Why this is central to monday.com’s own business
The automation story is not separate from monday.com’s growth story. In the fourth quarter of 2024, the company reported revenue of $268.0 million, up 32% year over year, and said its net dollar retention rate rose to 112%. It also said monday service was available to all customers in its February 2025 earnings release.
By March 17, 2025, monday.com said it had filed its 2024 Annual Report on Form 20-F. In its investor relations overview, the company later said it had 250K+ customers, 4,281 customers over $50K in annual recurring revenue, and 3,155 employees as of December 31, 2025. It also said it reached $1 billion in annual recurring revenue in 2024, about a decade after launch.

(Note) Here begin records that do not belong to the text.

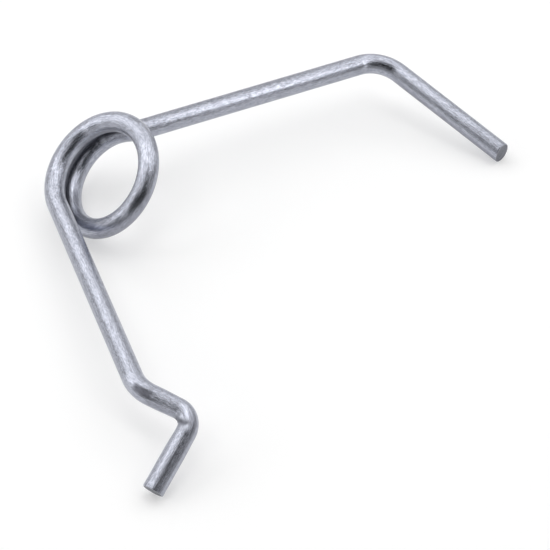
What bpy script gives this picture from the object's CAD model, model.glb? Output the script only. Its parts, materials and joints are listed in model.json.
"""Torsion spring of drawn steel wire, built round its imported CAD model."""
import json
import math

import bpy
import numpy as np
from bpy.props import FloatProperty, FloatVectorProperty, PointerProperty
from mathutils import Matrix, Vector


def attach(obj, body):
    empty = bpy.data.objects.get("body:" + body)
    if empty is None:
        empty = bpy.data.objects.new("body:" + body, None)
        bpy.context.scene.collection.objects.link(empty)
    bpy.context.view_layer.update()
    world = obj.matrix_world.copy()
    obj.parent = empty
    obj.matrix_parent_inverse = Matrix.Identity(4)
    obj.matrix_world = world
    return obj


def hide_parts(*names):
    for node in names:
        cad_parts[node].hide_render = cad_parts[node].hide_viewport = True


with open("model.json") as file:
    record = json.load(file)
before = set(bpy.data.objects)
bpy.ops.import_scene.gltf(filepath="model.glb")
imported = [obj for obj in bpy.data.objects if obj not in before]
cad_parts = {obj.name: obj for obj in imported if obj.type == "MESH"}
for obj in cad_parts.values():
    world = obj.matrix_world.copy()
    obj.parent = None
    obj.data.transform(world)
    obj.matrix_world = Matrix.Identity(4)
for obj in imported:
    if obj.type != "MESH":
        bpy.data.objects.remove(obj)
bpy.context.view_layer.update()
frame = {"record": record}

bl_info = {
    "name": "Torsion Spring",
    "version": (1, 0, 0),
    "blender": (4, 5, 0),
    "location": "View3D > Sidebar > Spring",
    "description": "Bends a torsion spring from drawn wire and sets it on a studio floor",
    "category": "Add Mesh",
}

# The file is in metres and radians. MM turns millimetres into metres.
MM = 0.001
# The places of the hook's and the tail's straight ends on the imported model
MOUNTS = {mount["name"]: mount for mount in frame["record"]["mounts"]}


# ---------------------------------------------------------------- settings

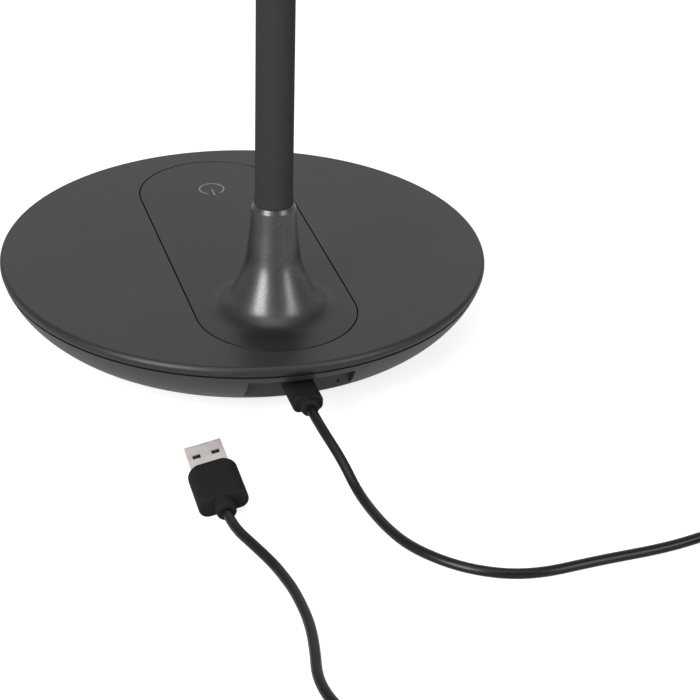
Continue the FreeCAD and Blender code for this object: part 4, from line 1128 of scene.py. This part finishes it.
    def pad(self) -> bpy.types.Object:
        """The rubber foot, with a soft edge and a shallow hollow."""
        bench = Workbench()
        inside, outside = self.pad_land
        under = [(0.0, self.pad_hollow), (self.pad_r - inside, self.pad_hollow),
                 (self.pad_r - outside, 0.0)]
        edge = smooth_line([(self.pad_r - inset, z) for inset, z in self.pad_edge], steps=4)
        bench.lathe(under + edge + [(0.0, self.pad_t)])
        return bench.finish("foot", PAD, sharp=50.0)


# Neck

@dataclass
class Neck:
    """The gooseneck's sleeve and lamp wires, each length built in one piece over a joint or split at it.
    """

    y: float = 42.3
    low_z: float = 64.45
    straight: float = 203.6
    bend_r: float = 72.0
    reach: float = 6.0
    radius: float = 6.3
    flare_r: float = 6.55
    flare_h: float = 5.0
    bore_r: float = 4.5
    first_joint: float = 28.0
    pitch: float = 50.0
    boundaries: tuple[float, ...] = (0.0, 53.0, 103.0, 153.0, 203.0, 253.0)
    blend_half: float = 20.0
    knuckle: int = 4
    knuckle_steps: int = 8
    knuckle_turn: float = 24.0
    knuckle_bore: float = 5.6
    knuckle_fade: float = 6.0
    wire_r: float = 0.7
    wire_x: float = 1.0
    wire_low: float = -51.65
    wire_beyond: float = 24.0
    sleeve_step: float = 1.7
    wire_step: float = 3.0

    def length(self) -> float:
        """The neck's length along its axis."""
        return self.straight + self.bend_r * math.pi / 2 + self.reach

    def place(self, s: float) -> Matrix:
        """The frame at a distance along the neck, with its Z along the axis.

        Args:
            s: the distance from the neck's foot.

        Returns:
            The frame.
        """
        bend_z = self.low_z + self.straight
        bend_y = self.y - self.bend_r
        if s <= self.straight:
            return Matrix.Translation((0.0, self.y, self.low_z + s))
        angle = min((s - self.straight) / self.bend_r, math.pi / 2)
        past = max(0.0, s - self.straight - self.bend_r * math.pi / 2)
        y = bend_y + self.bend_r * math.cos(angle) - past
        z = bend_z + self.bend_r * math.sin(angle)
        return Matrix.Translation((0.0, y, z)) @ turned(angle, Axis.X)

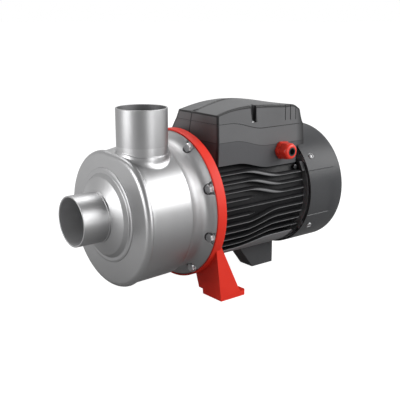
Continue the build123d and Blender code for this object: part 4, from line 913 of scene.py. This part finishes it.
makeCover()
makeCoverScrews()
print("fan cover ready")


# Terminal box

box = dict(front=-5.8, near=59.9, farTop=18.5, farTopHeight=113.7, farLow=48.0, farLowHeight=60.0,
           ridge=-9.0, ridgeSpan=(1.0, 108.0), ridgeDip=1.6, ridgeHalf=1.8, corner=1.6, seam=102.0,
           seamGap=0.3, tone=79.9, bottom=51.5, leanUp=0.03, leanDown=0.035, wall=3.0, topEdge=1.5,
           innerDrop=4.5, topLine=3.0, nearStart=-3.8, nearEnd=125.9, step=64.0, rearMiddle=135.0,
           rearHeights=(91.5, 111.6, 130), rearPlaces=(129.4, 129.4, 141.6, 140.0, 131.6, 124.0),
           seamWave=(14.0, 68.0), toneWave=(21.0, 75.0), bottomWave=(27.0, 80.0), overhang=82.2,
           overhangStart=132.0, saddle=70.3, pocketTop=(46.6, 55.9), pocketFoot=(49.3, 58.3), pocketDepth=8.0,
           pocketFloor=100.5, pocketTopHeight=120.0, pocketSpan=(44.6, 60.6), grooves=(106.7, 115.7, 125.4),
           grooveHalf=0.5, grooveDepth=0.8, grooveLow=98.0, grooveSide=-57.0, nearRings=66, farRings=50,
           endRings=30, cornerSteps=6, pocketStep=0.4, baseLevels=14, lidLevels=26,
           grooveColumns=(-1.0, -0.75, -0.5, 0, 0.5, 0.75, 1.0),
           topSteps=(11, 15, 20, 26, 33, 40, 47, 54, 62))
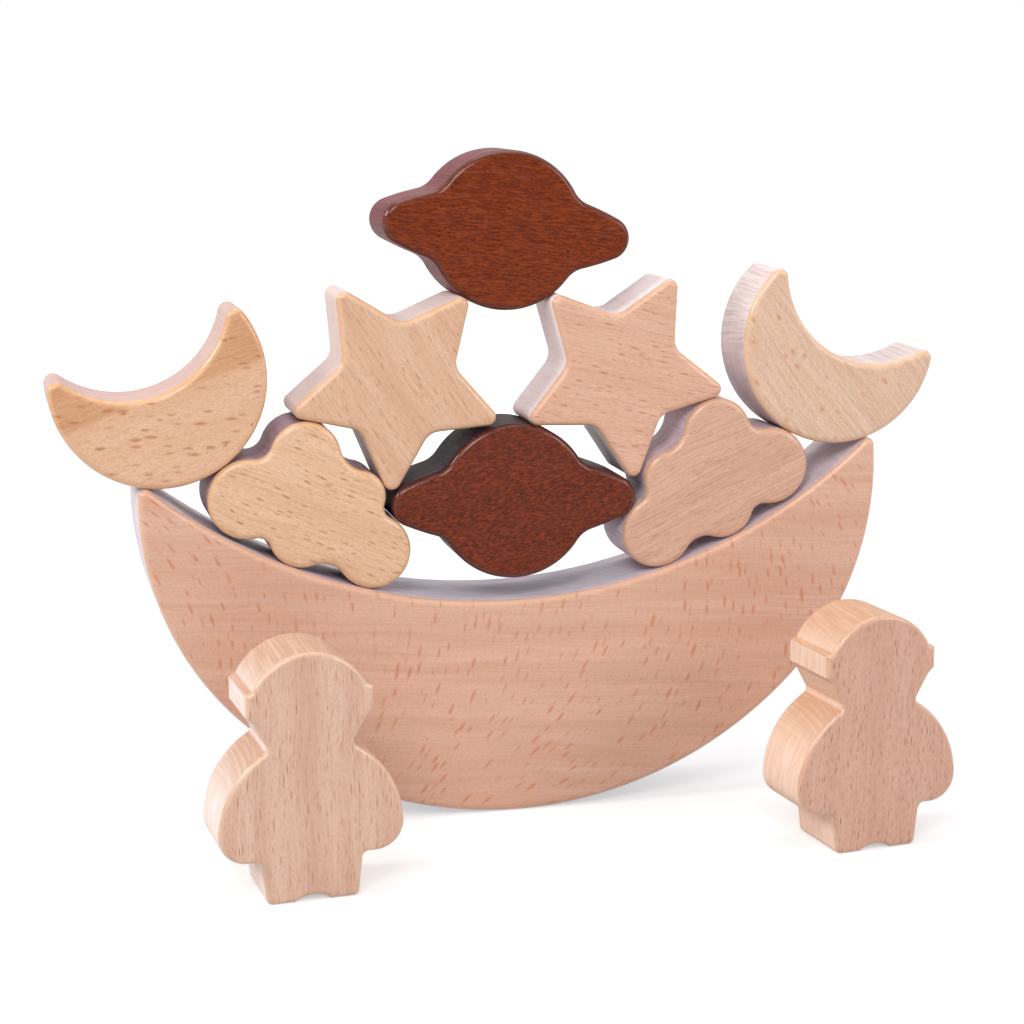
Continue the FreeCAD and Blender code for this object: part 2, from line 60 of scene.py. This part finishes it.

Those numbers help explain why automation is treated as infrastructure rather than a feature checkbox. monday.com says automations and integrations are available on Standard plans and above, and its pricing tiers show how capacity scales from 250 automation actions on lower plans to 25K actions on higher plans. The Enterprise plan goes further, with 250,000 automation actions and 250,000 integration actions per month.
That packaging tells you what the company thinks the product really is. It is not just a place to track work. It is a place to build the rules that keep work moving.
What monday service shows about the next phase
The most concrete sign of where this is headed is monday service, which the company positions as an AI-powered ticketing platform designed to reduce manual updates in service workflows. The same logic that helps a support queue move faster also applies to onboarding, internal requests, and HR handoffs.
That is why process automation is becoming a defining layer of modern SaaS. It is not about replacing judgment with software. It is about removing the repetitive work that keeps judgment from scaling. In a platform like monday.com, that means fewer missed handoffs, fewer stale statuses, and fewer teams waiting on each other to do the same small task twice.